8.4 Boeotia has two coasts (ec and wc).

9. Calendar

The first move takes place in Spring 220 BC.

10. Victory

Initially there are 37 supply centres on the board. Ownership of a clear majority of supply centres on the board at the end of Autumn Adjustments in any given year are needed for victory.

Designer’s Notes

The Land Bridges have been included to facilitate the movement of armies (including Barbarians) north/south. If a realistic justification is needed let us say that they represent routes where sufficient local transports can be collected together to transport an army across a sea – whereas in ancient times most sea routes were along coasts. Land Bridges exist into two home centres, New Carthage and Campania, in order to facilitate early Carthaginian and Roman attacks eastward (though this could make the Romans vulnerable to encirclement by Barbarians). Some quite large spaces have been created at the bottom of the board to facilitate east/west conflict.

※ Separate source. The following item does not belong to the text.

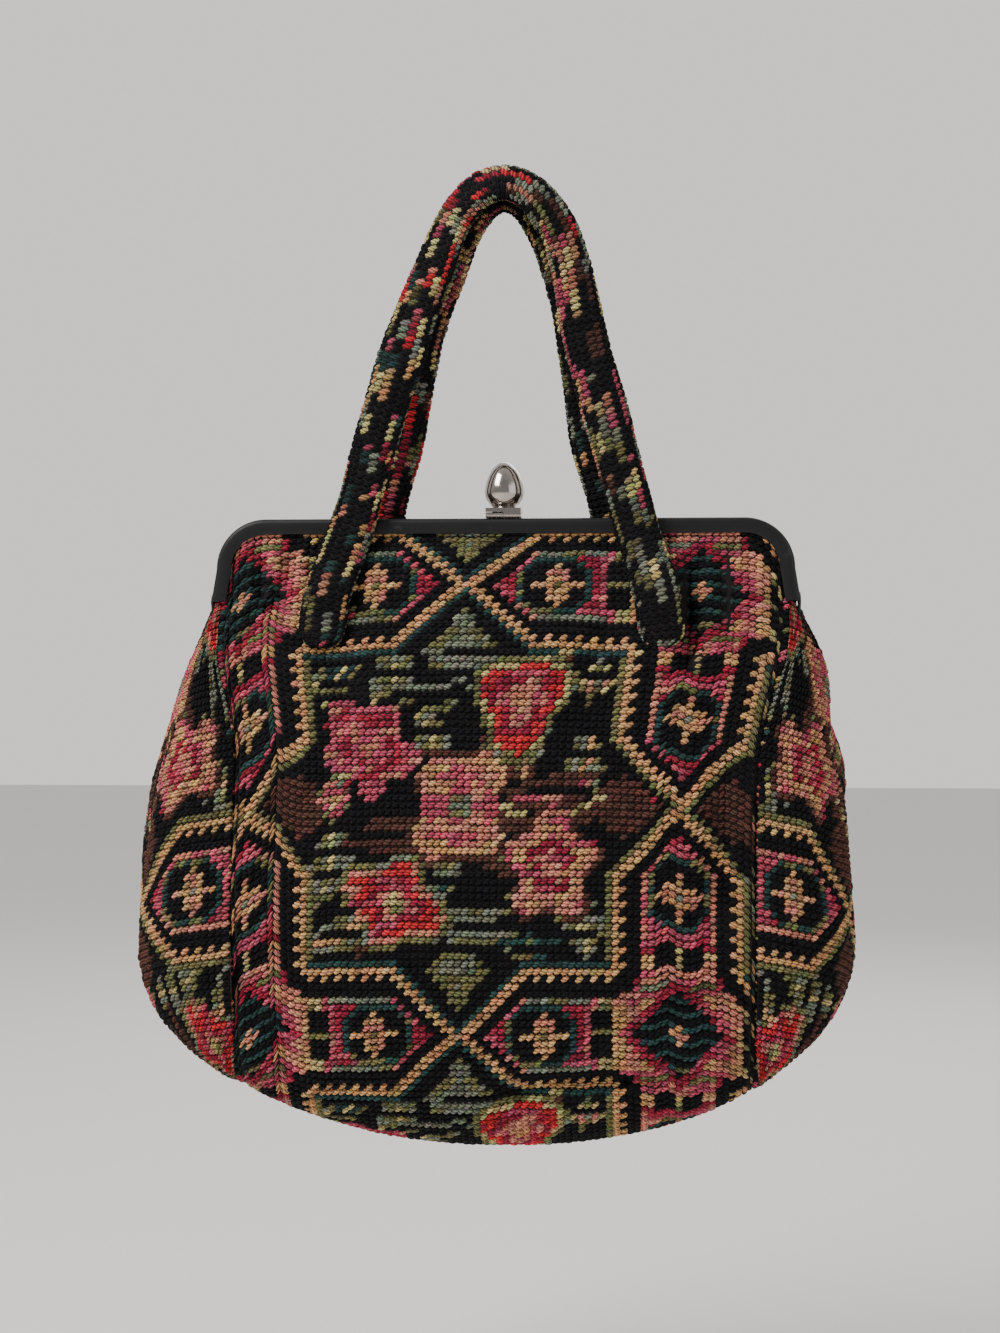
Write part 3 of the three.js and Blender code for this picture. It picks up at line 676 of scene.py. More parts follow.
def panel_points(side, across, along):
    """The front or rear cloth as points: across from -1 to 1 between the seams, along from
    0 at the frame to 1 at the bottom seam, each an array."""
    seam_low = seam_x(BELLY_Z)
    share = np.sin(np.pi / 2 * along)
    x_low = across * seam_low
    z = CLOTH_TOP + (bottom_under(x_low) - CLOTH_TOP) * share
    over = np.clip(np.abs(across) * seam_x(z) - (CORNER_HALF - CORNER_R), 0, None)
    radius = CORNER_R - BAND + TUCK
    drop = radius - np.sqrt(np.clip(radius ** 2 - over ** 2, 0, None))
    z = z - drop * (1 - ease(share * 6))
    x = across * seam_x(z)
    depth = cloth_depth(side, x, z)
    free = ease((TOP - BAND - z) / (16 * MM)) * ease((z - BOTTOM) / (12 * MM))
    press = soft_bumps(x, z, 11 if side < 0 else 12) * 3.2 * MM * free
    press += gathers(x, z) * 1.3 * MM
    for ends, width, curve, size in FRONT_FOLDS if side < 0 else REAR_FOLDS:
        press -= groove(x, z, ends, width, curve) * size * MM * free
    seam = np.exp(-((1 - np.abs(across)) * SEAM_HALF / SEAM_PULL) ** 2)
    seam = seam * ease((-200 * MM - z) / (30 * MM))
    press -= seam * 2.2 * MM
    if side > 0:
        press *= 0.55
    room = np.sqrt(np.clip(depth / FRONT_BULGE, 0, 1)) ** 0.5
    depth = np.maximum(depth + press * room, 0.25 * MM)
    return np.stack([x - lean(z), side * depth, z], -1)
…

It will be imperative for both the Macedonians and the Romans to reach an understanding with the Barbarians early on, or concentrate on eliminating them. Although the Barbarian player starts the game with a clear superiority in numbers, it may well prove difficult for him to be able to concentrate his units together unless he is able to play the civilised players off against each other. I have deliberately left a route via Thrace and Bithynia for the Barbarians to be able to cross the Hellespont without going through a Macedonian home centre. The civilised players would be well advised not to let the Barbarians get too strong.

In many respects the Greek States are in the most difficult position because they are very vulnerable to attack by fleets. However, the land bridges between Sparta/Crete/Cyrene/Rhodes do open up possibilities for them, while a Greek/Barbarian alliance could reap big dividends.

The board is weighted to the east, where most of the supply centres are. Rome and Carthage may be well advised not to waste too much time in the western mediterranean, while all players should beware a Syrian/Egyptian juggernaut.